Before his arrest, however, Lassiter engaged Elmer Smith as his attorney. Smith appealed to County Attorney Herman Allen for protection for his client. After a half-hearted effort to locate the kidnappers--who were known to everybody--this official gave up the task saying he was "Too busy to bother with the affair, and, besides, the offense was only "third degree assault" which is punishable with a fine of but one dollar and costs. The young lawyer did not waste any more time with the County authorities. Instead he secured sworn statements of the facts in the case and submitted them to the Governor. These were duly acknowledged and placed on file in Olympia. But up to date no action has been taken by the executive to prosecute the criminals who committed the crime.

"Handle these I.W.W. cases if you want to," said a local attorney to Elmer Smith, counsel for one of the banks, "but sooner or later they're all going to be hanged or deported anyway."

Smith was feathering a nest for himself--feathering it with steel and stone and a possible coil of hempen rope. The shadow of the prison bars was falling blacker on his red head with every passing moment. His fearless championing of the cause of the "under dog" had won him the implacable hatred of his own class. To them his acts of kindness and humanity were nothing less than treason.
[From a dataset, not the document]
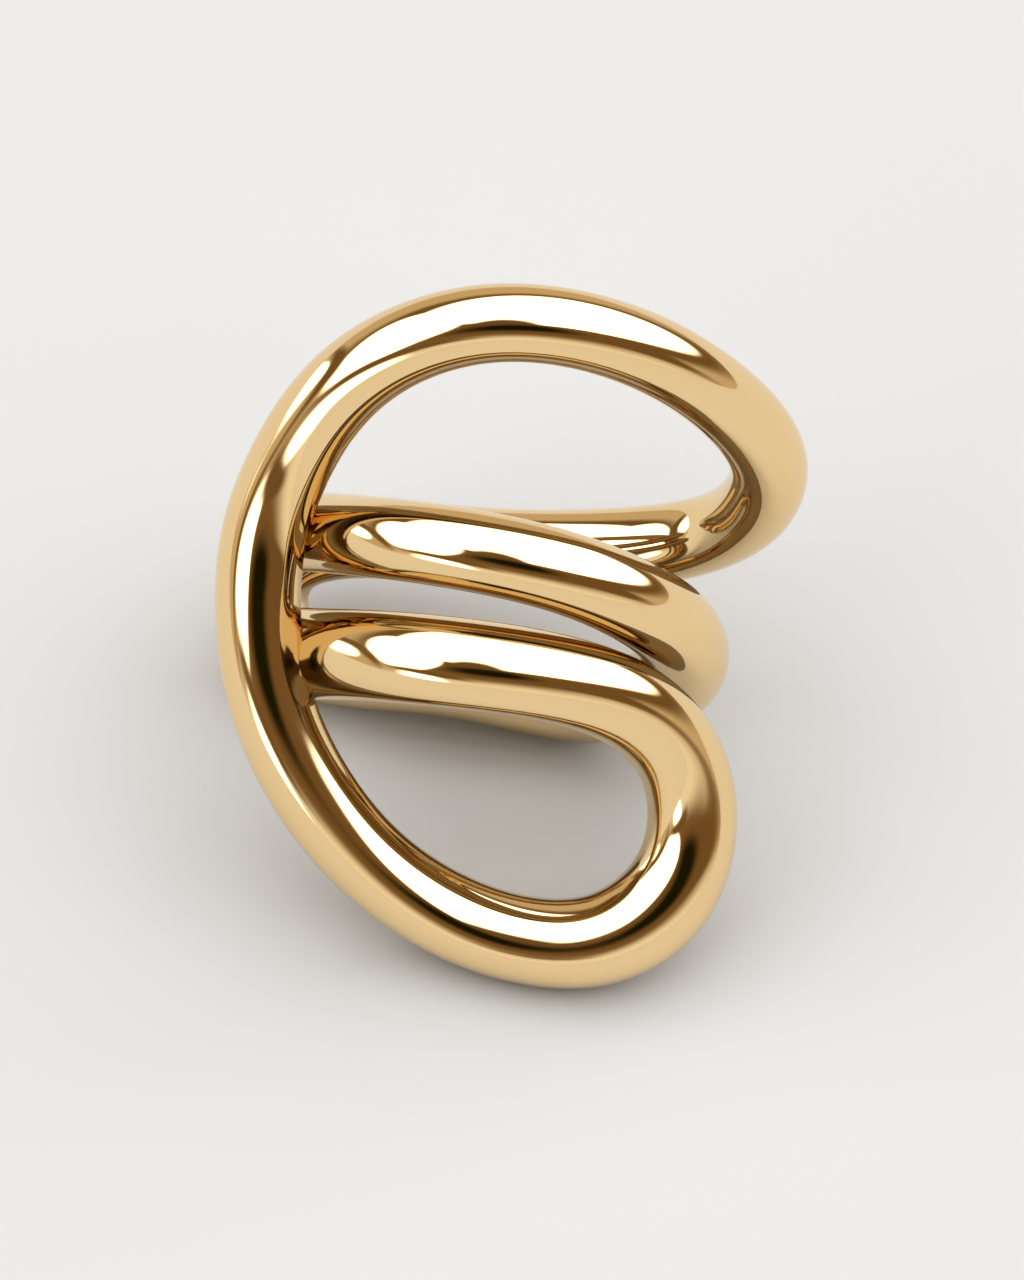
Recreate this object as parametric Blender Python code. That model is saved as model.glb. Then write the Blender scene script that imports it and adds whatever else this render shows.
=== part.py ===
"""Ear cuff bent from one round gold-plated wire, lying as it rests by itself on a flat surface.

Metres, +Z up. The wire is first laid out as it is worn: +X across the front, +Y away from the
front and +Z up. Its route runs along bar one, back in a hook at the right, through two legs and a
hairpin at the back, forward again in the upper hook, round the open loop and into bar two. The
end of each bar is soldered behind the left side of the loop. At last the cuff leans back until it
rests by itself on the bottom of the loop and on the two ends of the arched lower leg.
"""

from math import cos, pi, radians, sin

import bmesh
import bpy
import numpy as np
from mathutils import Matrix, Vector
from mathutils.bvhtree import BVHTree

# Driving sizes
FRONT_WIDTH = 0.0121  # wire centre to wire centre, left side of the loop to the upper hook
FRONT_HEIGHT = 0.0146  # wire centre to wire centre, bottom of the loop to its top
GRIP_DEPTH = 0.0098  # wire centre to wire centre, crest of the front to the legs at the back
WIRE_THICKNESS = 0.0020
BAR_GAP = 0.00068  # open slot between the two bars
LEG_GAP = 0.00095  # open slot between the two legs
JOINT_CLEARANCE = 0.00004  # how far short of the loop the plain wire stops
END_OVERLAP = 0.0010  # length that a soldered end shares with the plain wire
SOLDERED_SHARE = 0.98  # thickness of a soldered end, as a share of its bar
FIRST_LEAN = radians(50)  # how far the front leans back before the cuff settles

# Fineness
WIRE_STEP = 0.0005
ROUND_RESOLUTION = 5
TIP_ANGLES = (25, 45, 65, 90)  # degrees round the ball of a tip, one ring of points for each
SETTLE_STEPS = 12

# Each row is a station of the wire's centre line. across, up and deep are shares of the front's
# width, the front's height and the grip's depth, thick is a share of the wire's thickness, and
# above counts how many spacings of the bars (or of the legs) the station lies over its height.
BAR_ONE = (
    # across, up, above, deep, thick
    (0.033, 0.483, 1.00, 0.560, 0.97),
    (0.083, 0.481, 1.00, 0.495, 0.96),
    (0.179, 0.475, 1.00, 0.333, 0.96),
    (0.276, 0.466, 1.00, 0.193, 0.96),
    (0.439, 0.445, 1.00, 0.117, 0.97),
    (0.613, 0.409, 1.00, 0.146, 0.98),
    (0.739, 0.365, 1.00, 0.260, 1.01),
    (0.811, 0.324, 1.00, 0.404, 1.04),
    (0.837, 0.321, 0.80, 0.536, 1.04),
    (0.821, 0.341, 0.50, 0.657, 1.04),
    (0.746, 0.363, 0.20, 0.817, 1.03),
)
LOWER_LEG = (
    (0.595, 0.396, 0.00, 0.975, 1.01),
    (0.367, 0.434, 0.00, 0.962, 1.01),
    (0.128, 0.457, 0.00, 1.005, 1.01),
)
UPPER_LEG = (
    (0.128, 0.457, 1.00, 1.005, 0.99),
    (0.367, 0.449, 1.00, 0.984, 0.98),
    (0.595, 0.441, 1.00, 0.956, 0.97),
    (0.775, 0.449, 1.00, 0.895, 0.96),
)
LOOP = (
    (0.903, 0.674, 0.00, 0.789, 0.93),
    (0.988, 0.730, 0.00, 0.610, 0.94),
    (1.000, 0.774, 0.00, 0.507, 0.93),
    (0.969, 0.831, 0.00, 0.384, 0.93),
    (0.885, 0.896, 0.00, 0.242, 0.92),
    (0.756, 0.956, 0.00, 0.101, 0.92),
    (0.610, 0.992, 0.00, 0.020, 0.92),
    (0.460, 1.000, 0.00, 0.006, 0.93),
    (0.302, 0.970, 0.00, 0.052, 0.95),
    (0.167, 0.898, 0.00, 0.144, 0.98),
    (0.068, 0.785, 0.00, 0.246, 1.00),
    (0.014, 0.668, 0.00, 0.307, 1.02),
    (0.000, 0.540, 0.00, 0.336, 1.02),
    (0.028, 0.386, 0.00, 0.371, 1.01),
    (0.101, 0.254, 0.00, 0.421, 1.01),
    (0.224, 0.130, 0.00, 0.487, 1.00),
    (0.382, 0.042, 0.00, 0.535, 1.03),
    (0.542, 0.002, 0.00, 0.541, 1.06),
    (0.668, 0.006, 0.00, 0.527, 1.11),
    (0.769, 0.051, 0.00, 0.510, 1.14),
    (0.828, 0.119, 0.00, 0.493, 1.11),
    (0.849, 0.200, 0.00, 0.469, 1.07),
    (0.827, 0.296, 0.00, 0.414, 1.05),
)
BAR_TWO = (
    (0.749, 0.374, 0.00, 0.319, 1.06),
    (0.623, 0.422, 0.00, 0.209, 1.06),
    (0.457, 0.449, 0.00, 0.152, 1.07),
    (0.303, 0.463, 0.00, 0.188, 1.08),
    (0.193, 0.469, 0.00, 0.302, 1.08),
    (0.096, 0.471, 0.00, 0.453, 1.09),
    (0.023, 0.474, 0.00, 0.550, 1.09),
)
LOOP_LEFT = slice(9, 15)  # rows of LOOP that run down its left side, past both soldered ends


def table_thickness(table):
    """Mean of a table's thick column, in metres."""
    return WIRE_THICKNESS * sum(row[-1] for row in table) / len(table)


def stations(table, spacing):
    """A table's rows as x, y, z and thickness in metres."""
    return [
        (
            across * FRONT_WIDTH,
            deep * GRIP_DEPTH,
            up * FRONT_HEIGHT + above * spacing,
            thick * WIRE_THICKNESS,
        )
        for across, up, above, deep, thick in table
    ]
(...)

Smith had been ungrateful to the clique that had offered him every inducement to "come in with us". A lawyer with a heart is as dangerous as a working man with his brains. Elmer Smith would be punished all right; it would just be a matter of time.

The indifference of the County and State authorities regarding the kidnapping of blind Tom gave the terrorists renewed confidence in the efficacy and "legality" of their methods. Also it gave them a hint as to the form their future depredations were to take. And so, with the implied approval of everyone worth considering, they went about their plotting with still greater determination and a soothing sense of security.